• [EXERCISE TASK] Give back exactly the lines from the start of the listing to the line containing "goes through it.", inclusive, and nothing beyond them.

• [DATA SHOWN]
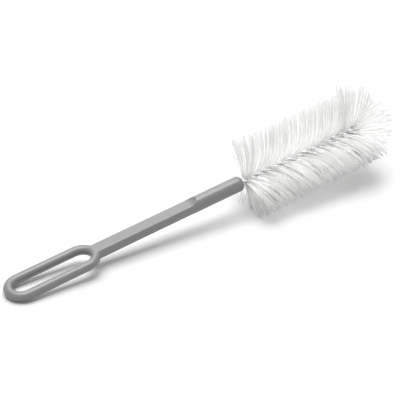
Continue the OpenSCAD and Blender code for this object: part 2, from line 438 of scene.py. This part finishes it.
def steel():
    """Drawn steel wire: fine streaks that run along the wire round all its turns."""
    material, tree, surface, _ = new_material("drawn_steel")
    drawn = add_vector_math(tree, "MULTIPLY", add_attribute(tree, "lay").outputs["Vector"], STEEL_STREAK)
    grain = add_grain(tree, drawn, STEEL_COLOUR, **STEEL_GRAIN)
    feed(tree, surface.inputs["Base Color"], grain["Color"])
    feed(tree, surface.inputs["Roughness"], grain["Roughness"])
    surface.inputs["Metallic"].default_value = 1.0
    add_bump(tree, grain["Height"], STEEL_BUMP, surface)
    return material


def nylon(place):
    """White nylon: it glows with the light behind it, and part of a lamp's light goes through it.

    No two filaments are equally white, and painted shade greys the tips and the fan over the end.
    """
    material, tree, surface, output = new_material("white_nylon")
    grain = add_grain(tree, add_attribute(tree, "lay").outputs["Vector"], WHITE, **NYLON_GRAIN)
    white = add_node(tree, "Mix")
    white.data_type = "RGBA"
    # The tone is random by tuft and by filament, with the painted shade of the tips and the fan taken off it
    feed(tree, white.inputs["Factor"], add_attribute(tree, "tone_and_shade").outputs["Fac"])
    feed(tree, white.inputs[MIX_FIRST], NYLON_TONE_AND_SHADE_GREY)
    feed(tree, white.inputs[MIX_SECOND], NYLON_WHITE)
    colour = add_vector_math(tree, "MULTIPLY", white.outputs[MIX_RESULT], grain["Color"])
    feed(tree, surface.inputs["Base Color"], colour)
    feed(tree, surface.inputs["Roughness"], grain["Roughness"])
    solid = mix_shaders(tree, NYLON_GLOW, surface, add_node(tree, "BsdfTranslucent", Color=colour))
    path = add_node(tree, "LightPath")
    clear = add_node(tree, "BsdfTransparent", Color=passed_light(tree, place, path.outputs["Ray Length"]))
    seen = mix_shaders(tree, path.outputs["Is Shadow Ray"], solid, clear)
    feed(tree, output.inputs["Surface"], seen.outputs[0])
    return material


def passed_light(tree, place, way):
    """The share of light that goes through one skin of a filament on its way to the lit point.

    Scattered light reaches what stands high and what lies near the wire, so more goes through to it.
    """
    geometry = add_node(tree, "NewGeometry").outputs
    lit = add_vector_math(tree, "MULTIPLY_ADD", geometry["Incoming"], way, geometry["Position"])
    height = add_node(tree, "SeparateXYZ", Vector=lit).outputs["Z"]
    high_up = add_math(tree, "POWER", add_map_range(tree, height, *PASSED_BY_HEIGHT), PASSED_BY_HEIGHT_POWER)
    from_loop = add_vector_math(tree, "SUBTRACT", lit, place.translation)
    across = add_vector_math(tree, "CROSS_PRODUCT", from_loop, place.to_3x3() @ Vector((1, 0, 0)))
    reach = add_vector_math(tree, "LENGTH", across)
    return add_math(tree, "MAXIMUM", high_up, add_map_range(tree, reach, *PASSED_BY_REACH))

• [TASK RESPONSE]
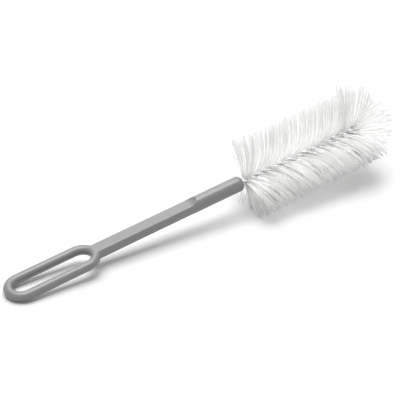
Continue the OpenSCAD and Blender code for this object: part 2, from line 438 of scene.py. This part finishes it.
def steel():
    """Drawn steel wire: fine streaks that run along the wire round all its turns."""
    material, tree, surface, _ = new_material("drawn_steel")
    drawn = add_vector_math(tree, "MULTIPLY", add_attribute(tree, "lay").outputs["Vector"], STEEL_STREAK)
    grain = add_grain(tree, drawn, STEEL_COLOUR, **STEEL_GRAIN)
    feed(tree, surface.inputs["Base Color"], grain["Color"])
    feed(tree, surface.inputs["Roughness"], grain["Roughness"])
    surface.inputs["Metallic"].default_value = 1.0
    add_bump(tree, grain["Height"], STEEL_BUMP, surface)
    return material


def nylon(place):
    """White nylon: it glows with the light behind it, and part of a lamp's light goes through it.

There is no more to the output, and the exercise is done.